In ten previous appearances at the world’s oldest major the Italian had missed four cuts and only once has he finished inside the top 10 - back in 2013.But few players are in richer form than the 35-year old, who won his maiden PGA Tour title by a mammoth eight strokes last month and claimed the biggest European Tour crown of his career at Wentworth in May.

Those wins have brought riches and expectation but this brings something more valuable - a place in his nation’s sporting history."I feel disbelief. It is amazing to be here with the Claret Jug,” he said, after incredibly managing to play 36 holes of weekend golf, on one of the world's most demanding courses, without dropping a shot.


“I knew I was coming in with good golf but my record here was terrible, so I was not optimistic about the week. I did not want to think about it and just focus on hitting the shots.

"To look at the names on the Claret Jug, they are the best in history. For me, to come from Italy, it has been an incredible journey.

"If Ferrari win, they get the headlines but hopefully this is still massive news. To achieve something like this is on another level. Hopefully, there are a lot of kids watching on TV today and they get as inspired as I was."

He started the day three shots back from leaders Jordan Spieth, Kevin Kisner and Xander Schauffele and kept his head while all around were losing theirs. It was an afternoon of undiluted sporting drama, with plot lines dismissed as implausible by most scriptwriters.

Tiger Woods rolled back the years for the second straight day, producing a swaggering front nine as he surged to the top of the leaderboard. It seemed fate this group would produce the Champion Golfer and so it did, just not the one expected.


Woods's playing partner Molinari kept his head down and maintained his focus, he was not interested in playing a supporting role.

The 14-time major champion ultimately finished three shots back from the Italian, a double bogey at 11 and bogey at 12 ultimately denying those who wanted to write a fairytale story.

Molinari picked up a birdie on the 14th to put himself top of the leaderboard - which at one point was crowded with six players who couldn’t be separated.

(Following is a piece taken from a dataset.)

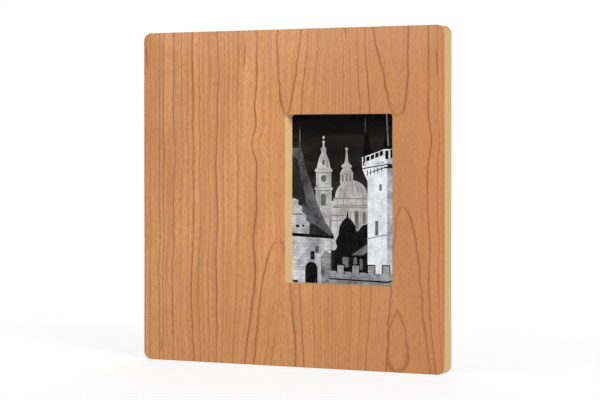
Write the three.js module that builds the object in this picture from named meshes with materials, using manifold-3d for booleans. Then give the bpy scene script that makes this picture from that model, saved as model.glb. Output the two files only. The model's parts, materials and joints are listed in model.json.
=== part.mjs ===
// A square digital photo frame: a cherry-veneered plywood panel with an off-centre portrait window,
// a liquid-crystal display behind the window, and a moulded rear cover that holds the electronics.
// Units are millimetres. X runs along the panel's width, Y from front to back and Z up.
// The origin is the middle of the panel's bottom edge, so the frame stands on Z = 0 and faces -Y.
import * as THREE from "three";
import { mergeVertices } from "three/addons/utils/BufferGeometryUtils.js";
import Module from "manifold-3d";

const wasm = await Module();
wasm.setup();

// ---------------------------------------------------------------- driving dimensions
const GAP = 0.3; // clearance round a piece that is cut, drops in or moves
const GLUE = 0.1; // bond line between flat sheets
const PAST = 1; // how far a cutter runs past the face that it opens

const PANEL = { side: 304.8, front: -8, back: 8, corner: 7.5, veneer: 0.6, ease: 0.2 };
const WINDOW = { x: 49.4, z: 151.7, width: 106.4, height: 152.4, corner: 3 };
const REBATE = { margin: 6, depth: 1.4 };
const GLASS = { thick: 1.1, lift: 0.2 };
const DISPLAY = { width: 141, height: 183, front: 8.6, corner: 1, cell: 1.6, rim: 2, rimDepth: 4.2 };
const BACKLIGHT = { sheets: 0.5, guide: 3, ledRoom: 2.2 };
const TRAY = { grow: 1.4, hollow: 0.4, start: 0.4, thick: 0.5 };
const COVER = { left: -113, right: 133, bottom: 48, top: 256, front: 8.3, back: 30, wall: 2.2, corner: 9 };
const BOARD = { left: -106, right: -32, bottom: 104, top: 232, front: 14, thick: 1.6, corner: 2, inset: 4 };
const SIDE_PORT = { card: 208, usb: 178, slider: 150, inlet: 122 }; // heights up the cover's side
const SPEAKER = { x: [-78, 98], z: 78, radius: 14, depth: 7 };
const BUTTON = { x: 119, z: [158, 142, 126, 110], radius: 4, stem: 1.5, flange: 1, travel: 0.8, proud: 1 };
const HANGER = { x: [-80, 80], z: 228, width: 24, height: 30, thick: 0.9, corner: 3 };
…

But a brilliant and nerveless 18th - a hole that has been the undoing of so many at Carnoustie over the years - sealed his victory, his first birdie there this week.

He went to the putting green to prepare for the play-off but when Xander Schauffele, his nearest rival, dropped a shot at the 17th, meaning he needed an eagle at the last, it was all over. "I could not watch Xander play the last two holes so I went to the putting green. I would have been sick," added Molinari.


"Tiger was great. There are a lot more people if you are grouped with him than if you are playing with some of the other guys. I have done it before so I knew what was coming.

"I have avoided playing in the Alfred Dunhill Links in the last couple of years. I have been beaten up around here in the past and I don't like that feeling. To play the weekend bogey-free around here is impressive."

Justin Rose, who needed a birdie at the 18th on Friday to make the cut, finished in a tie for second with Rory McIlroy, whose charge ignited, flickered and ultimately faded. Americans Kevin Kisner and Schauffele joined them two shots back of Molinari. Then came Woods and England’s Eddie Pepperell, who posted the best round of the day with a 67.

Scotland’s Sam Locke won the Silver Medal for leading amateur. Molinari's win continues the course of third round leaders when Carnoustie stages The Open - this is the eighth Open on these fabled links and only one, Ben Hogan in 1953, managed to hang on to win the Claret Jug.